With a string of data showing China’s economy may be stabilizing, a survey of market watchers has forecast that the People’s Bank of China will boost liquidity this week, but keep medium-term loan rates steady.
China’s central bank is seen keeping borrowing costs steady when it rolls over its medium-term policy loans on Friday.
Policy makers have already lowered the medium-term policy rate twice since June to stimulate credit demand and support a faltering economic recovery.
But the monetary easing measures have widened the yield differentials with other major economies, particularly the United States, and have dented the yuan currency.
Bank lending jumps in August, but property support needed
All 33 market watchers polled this week predicted that the PBOC would leave the interest rate on its one-year medium-term lending facility (MLF) loans unchanged when it is due to roll over 400 billion yuan (close to $55 billion) worth of these maturing loans this month.

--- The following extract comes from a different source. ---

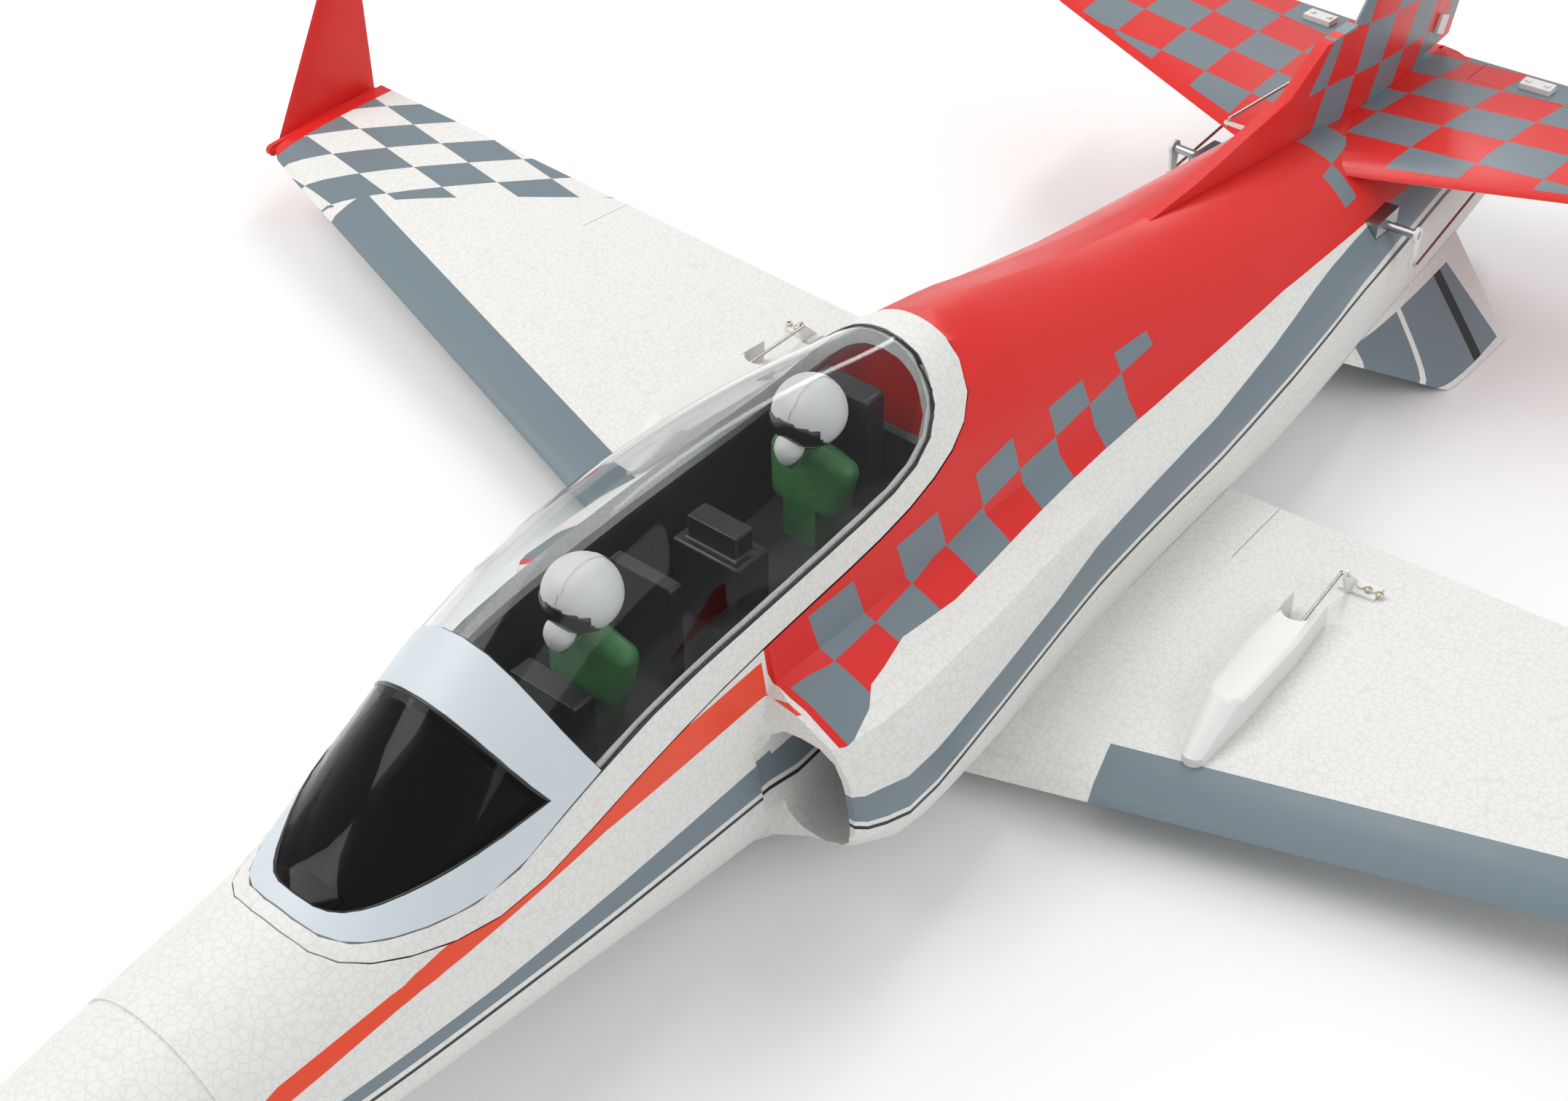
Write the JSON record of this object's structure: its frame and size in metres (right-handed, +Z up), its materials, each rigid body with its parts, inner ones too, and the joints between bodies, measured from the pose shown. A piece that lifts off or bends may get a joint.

Among them, 27, or 82% of respondents, forecast fund offerings would exceed maturity.
“Mild liquidity withdrawal or injection via MLF may not be of substance compared to the support measures announced so far; still, we would put the potential MLF amount at 400-420 billion yuan,” Frances Cheung, a rates strategist at OCBC Bank, said.
New bank lending in China beat expectations by nearly quadrupling in August from July’s level, as the central bank sought to shore up economic growth amid soft demand at home and abroad.
While recent data showed signs of stabilisation in an economy that has rapidly lost steam since the second quarter, analysts said more policy support is needed, particularly for the ailing property sector, to foster a durable recovery in growth.
Large rate cuts ‘unlikely’
To revive broad credit demand and rescue the troubled property sector, China unexpectedly cut the MLF rate last month.
“The PBOC’s decision to cut policy rates last month even as the renminbi approached a multi-year low against the US dollar hinted at a slightly greater tolerance for currency weakness,” Julian Evans-Pritchard, head of China economics at Capital Economics, said in a note.
“But the significant step-up in FX intervention since then makes it clear that this tolerance is still limited. For this reason alone, it seems unlikely that the PBOC will embrace large-scale rate cuts.”
China’s yuan has lost more than 5% of its value against the dollar so far this year to become one of Asia’s worst performing currencies for 2023, prompting the authorities to step up efforts to slow the pace of declines.